**WHAT TO PRODUCE:**
Could you write out every entry exactly as it stands?

A block of data
= = =

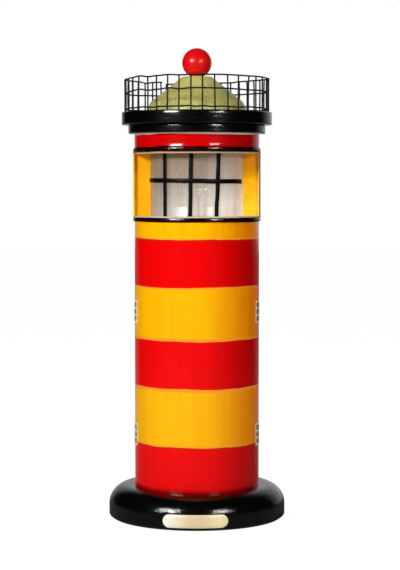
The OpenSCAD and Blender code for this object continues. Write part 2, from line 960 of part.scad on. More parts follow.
module finial_ball() {
    color("red")
        difference() {
            translate([0, 0, ball_z]) sphere(r = ball_r);
            translate([-ball_r, -ball_r, dome_top - 2 * ball_r]) cube(2 * ball_r);
            translate([0, 0, dome_top - over]) cylinder(h = rod_in_ball + over + screw_gap, r = rod_r + glue_gap);
        }
}

module cap_rod() {
    color("silver") translate([0, 0, nut_z]) cylinder(h = dome_top + rod_in_ball - nut_z, r = rod_r);
}

module cap_washer() {
    color("silver") tube_at(nut_top, washer_t, washer_r, rod_r + screw_gap);
}

module cap_nut() {
    color("silver")
        difference() {
            translate([0, 0, nut_z]) cylinder(h = nut_h, r = nut_r, $fn = 6);
            axis_hole(nut_z, nut_h, rod_r + glue_gap);
        }
}

base();
felt_pad();
base_cover();
cover_screws();
cord_grommet();
terminal_block();
terminal_screws();
lamp_lead();
name_plate();
tower_plug();
plug_screws();
tower_tube();
window_frames();
window_panes();
lantern_floor();
lantern_shell();
side_boards();
lantern_glass();
glazing_bars();
glazing_band();
lantern_ceiling();
upper_ring();
holder_cap();
holder_skirt();
holder_core();
holder_rings();
socket_shell();
socket_contact();
bulb_contact();
bulb_insulator();
bulb_cap();
bulb_glass();
bulb_stem();
bulb_filament();
cap_spigot();
cornice();
gallery();
railing_rings();
railing_posts();
dome();
finial_ball();
cap_rod();
cap_washer();
cap_nut();
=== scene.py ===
"""Looks of the striped lighthouse lamp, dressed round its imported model.

Lengths are in metres unless a name ends in _mm. +Z is up and the lamp's front faces -Y.
"""

import json
import logging
import math
import random
from dataclasses import dataclass
from enum import Enum
from typing import Any, Callable, ClassVar, Iterable, Sequence

import bpy
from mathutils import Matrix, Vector

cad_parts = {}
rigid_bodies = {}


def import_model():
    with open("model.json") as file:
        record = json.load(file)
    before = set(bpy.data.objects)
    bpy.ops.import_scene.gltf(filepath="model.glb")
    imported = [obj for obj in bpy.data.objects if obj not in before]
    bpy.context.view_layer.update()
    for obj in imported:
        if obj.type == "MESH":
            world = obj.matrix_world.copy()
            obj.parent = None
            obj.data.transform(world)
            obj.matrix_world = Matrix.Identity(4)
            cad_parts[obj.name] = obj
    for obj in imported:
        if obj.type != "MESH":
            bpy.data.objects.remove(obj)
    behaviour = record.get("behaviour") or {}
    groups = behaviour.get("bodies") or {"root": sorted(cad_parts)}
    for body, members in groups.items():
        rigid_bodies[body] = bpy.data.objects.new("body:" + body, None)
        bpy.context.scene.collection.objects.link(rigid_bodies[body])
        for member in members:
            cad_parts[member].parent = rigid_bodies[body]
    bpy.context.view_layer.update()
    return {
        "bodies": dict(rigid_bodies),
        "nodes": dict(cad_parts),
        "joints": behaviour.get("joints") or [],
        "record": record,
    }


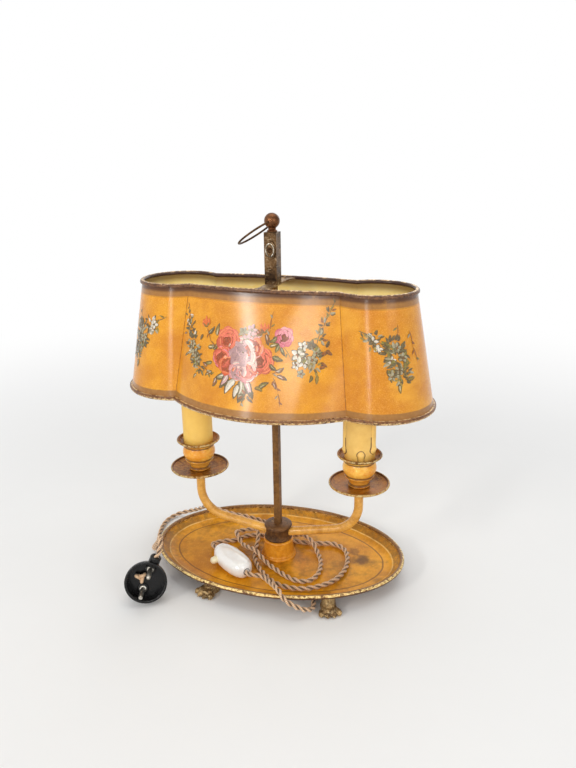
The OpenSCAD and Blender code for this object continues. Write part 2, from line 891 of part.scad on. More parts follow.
lead_route = [
    [switch_b[0], switch_b[1], switch_z],
    [switch_b[0] - su[0] * 7, switch_b[1] - su[1] * 7, switch_z],
    [-1, -54, over + 0.6],
    [7, -60, over + 1],
    [15, -69, 22.8],
    [22, -77, 23.6],
    [29, -82.5, 19.6],
    [38, -81, 13.6],
    [46, -76.5, 8.4],
    [50, -68, 5.2],
    [46, -52, 5.6],
    [36, -36, 6.2],
    [24, -21, 5],
    [17.4, -13.7, 2.9],
    [13.8, -9.8, 3.6],
    [lead_hole[0], lead_hole[1], tray_lift - 3.6],
    [lead_hole[0], lead_hole[1], tray_lift - 2]
];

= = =

**SOLUTION:**
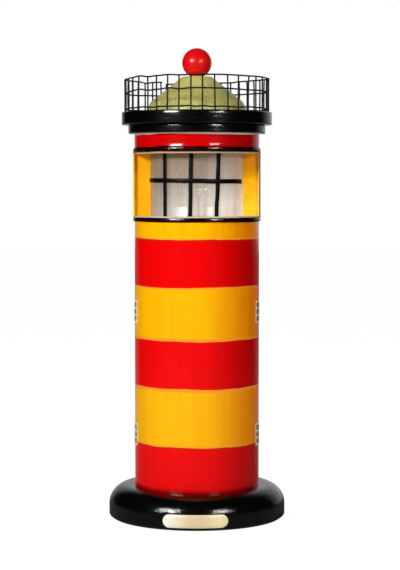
The OpenSCAD and Blender code for this object continues. Write part 2, from line 960 of part.scad on. More parts follow.
module finial_ball() {
    color("red")
        difference() {
            translate([0, 0, ball_z]) sphere(r = ball_r);
            translate([-ball_r, -ball_r, dome_top - 2 * ball_r]) cube(2 * ball_r);
            translate([0, 0, dome_top - over]) cylinder(h = rod_in_ball + over + screw_gap, r = rod_r + glue_gap);
        }
}

module cap_rod() {
    color("silver") translate([0, 0, nut_z]) cylinder(h = dome_top + rod_in_ball - nut_z, r = rod_r);
}

module cap_washer() {
    color("silver") tube_at(nut_top, washer_t, washer_r, rod_r + screw_gap);
}

module cap_nut() {
    color("silver")
        difference() {
            translate([0, 0, nut_z]) cylinder(h = nut_h, r = nut_r, $fn = 6);
            axis_hole(nut_z, nut_h, rod_r + glue_gap);
        }
}

base();
felt_pad();
base_cover();
cover_screws();
cord_grommet();
terminal_block();
terminal_screws();
lamp_lead();
name_plate();
tower_plug();
plug_screws();
tower_tube();
window_frames();
window_panes();
lantern_floor();
lantern_shell();
side_boards();
lantern_glass();
glazing_bars();
glazing_band();
lantern_ceiling();
upper_ring();
holder_cap();
holder_skirt();
holder_core();
holder_rings();
socket_shell();
socket_contact();
bulb_contact();
bulb_insulator();
bulb_cap();
bulb_glass();
bulb_stem();
bulb_filament();
cap_spigot();
cornice();
gallery();
railing_rings();
railing_posts();
dome();
finial_ball();
cap_rod();
cap_washer();
cap_nut();
=== scene.py ===
"""Looks of the striped lighthouse lamp, dressed round its imported model.

Lengths are in metres unless a name ends in _mm. +Z is up and the lamp's front faces -Y.
"""

import json
import logging
import math
import random
from dataclasses import dataclass
from enum import Enum
from typing import Any, Callable, ClassVar, Iterable, Sequence

import bpy
from mathutils import Matrix, Vector

cad_parts = {}
rigid_bodies = {}


def import_model():
    with open("model.json") as file:
        record = json.load(file)
    before = set(bpy.data.objects)
    bpy.ops.import_scene.gltf(filepath="model.glb")
    imported = [obj for obj in bpy.data.objects if obj not in before]
    bpy.context.view_layer.update()
    for obj in imported:
        if obj.type == "MESH":
            world = obj.matrix_world.copy()
            obj.parent = None
            obj.data.transform(world)
            obj.matrix_world = Matrix.Identity(4)
            cad_parts[obj.name] = obj
    for obj in imported:
        if obj.type != "MESH":
            bpy.data.objects.remove(obj)
    behaviour = record.get("behaviour") or {}
    groups = behaviour.get("bodies") or {"root": sorted(cad_parts)}
    for body, members in groups.items():
        rigid_bodies[body] = bpy.data.objects.new("body:" + body, None)
        bpy.context.scene.collection.objects.link(rigid_bodies[body])
        for member in members:
            cad_parts[member].parent = rigid_bodies[body]
    bpy.context.view_layer.update()
    return {
        "bodies": dict(rigid_bodies),
        "nodes": dict(cad_parts),
        "joints": behaviour.get("joints") or [],
        "record": record,
    }


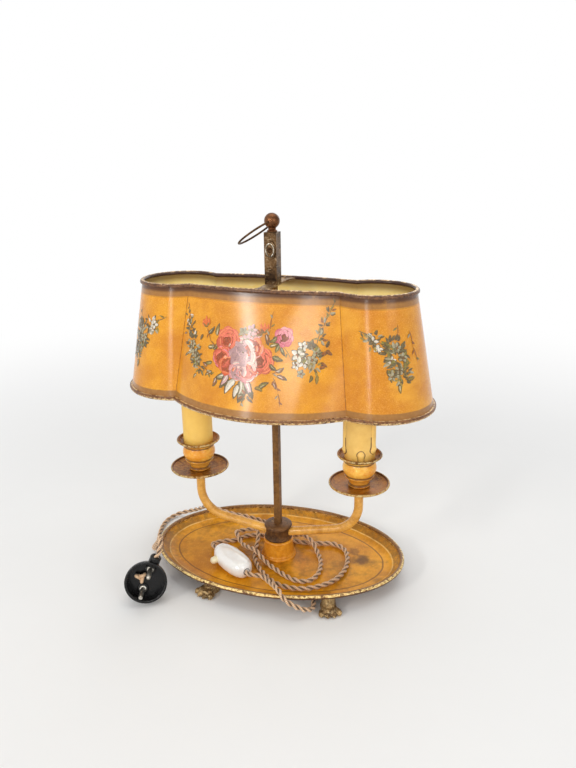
The OpenSCAD and Blender code for this object continues. Write part 2, from line 891 of part.scad on. More parts follow.
lead_route = [
    [switch_b[0], switch_b[1], switch_z],
    [switch_b[0] - su[0] * 7, switch_b[1] - su[1] * 7, switch_z],
    [-1, -54, over + 0.6],
    [7, -60, over + 1],
    [15, -69, 22.8],
    [22, -77, 23.6],
    [29, -82.5, 19.6],
    [38, -81, 13.6],
    [46, -76.5, 8.4],
    [50, -68, 5.2],
    [46, -52, 5.6],
    [36, -36, 6.2],
    [24, -21, 5],
    [17.4, -13.7, 2.9],
    [13.8, -9.8, 3.6],
    [lead_hole[0], lead_hole[1], tray_lift - 3.6],
    [lead_hole[0], lead_hole[1], tray_lift - 2]
];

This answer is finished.